Note: These slow receiver options are deactivated in systems using SSL. See SSL.
Each consumer member determines how its own slow behavior is to be handled by its producers. The settings are specified as distributed system connection properties. This section describes the settings and lists the associated properties.
Configuring Async Queue Conflation
When the scope is distributed-no-ack scope, you can configure the producer to conflate entry update messages in its queues, which may further speed communication. By default, distributed-no-ack entry update messages are not conflated. The configuration is set in the producer at the region level.

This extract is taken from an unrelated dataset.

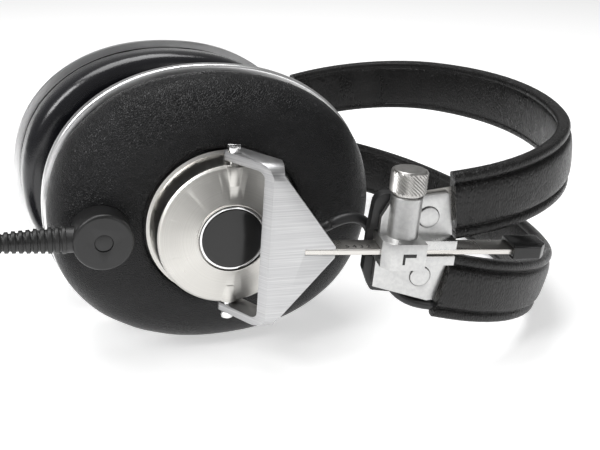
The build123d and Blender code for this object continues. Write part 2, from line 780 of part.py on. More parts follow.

Forcing the Slow Receiver to Disconnect
If either of the queue timeout or maximum queue size limits is reached, the producer sends the consumer a high-priority message (on a different TCP connection than the connection used for cache messaging) telling it to disconnect from the cluster. This prevents growing memory consumption by the other processes that are queuing changes for the slow receiver while they wait for that receiver to catch up. It also allows the slow member to start fresh, possibly clearing up the issues that were causing it to run slowly.
When a producer gives up on a slow receiver, it logs one of these types of warnings:
When a process disconnects after receiving a request to do so by a producer, it logs a warning message of this type:
These messages only appear in your logs if logging is enabled and the log level is set to a level that includes warning (which it does by default). See Logging.
If your consumer is unable to receive even high priority messages, only the producer’s warnings will appear in the logs. If you see only producer warnings, you can restart the consumer process. Otherwise, the Tanzu GemFire failure detection code will eventually cause the member to leave the cluster on its own.
Use Cases
These are the main use cases for the slow receiver specifications:
Managing Slow distributed-ack Receivers
When using a distribution scope other than distributed-no-ack, alerts are issued for slow receivers. A member that is not responding to messages may be sick, slow, or missing. Sick or slow members are detected in message transmission and reply-wait processing code, triggering a warning alert first. If a member still is not responding, a severe warning alert is issued, indicating that the member may be disconnected from the cluster. This alert sequence is enabled by setting the ack-wait-threshold and the ack-severe-alert-threshold to some number of seconds.
When ack-severe-alert-threshold is set, regions are configured to use ether distributed-ack or global scope, or use the partition data policy. Tanzu GemFire will wait for a total of ack-wait-threshold seconds for a response to a cache operation, then it logs a warning alert (“Membership: requesting removal of entry(#). Disconnected as a slow-receiver”). After waiting an additional ack-severe-alert-threshold seconds after the first threshold is reached, the system also informs the failure detection mechanism that the receiver is suspect and may be disconnected, as shown in the following figure.
The events occur in this order:
When a member fails suspect processing, its cache is closed and its CacheListeners are notified with the afterRegionDestroyed notification. The RegionEvent passed with this notification has a CACHE_CLOSED operation and a FORCED_DISCONNECT operation, as shown in the FORCED_DISCONNECT example.
public static final Operation FORCED_DISCONNECT
= new Operation("FORCED_DISCONNECT",
true, // isLocal
true, // isRegion
OP_TYPE_DESTROY,
OP_DETAILS_NONE
);
A cache closes due to being expelled from the cluster by other members. Typically, this happens when a member becomes unresponsive and does not respond to heartbeat requests within the member-timeout period, or when ack-severe-alert-threshold has expired without a response from the member.
Note: This is marked as a region operation.
Other members see the normal membership notifications for the departing member. For instance, RegionMembershipListeners receive the afterRemoteRegionCrashed notification, and SystemMembershipListeners receive the memberCrashed notification.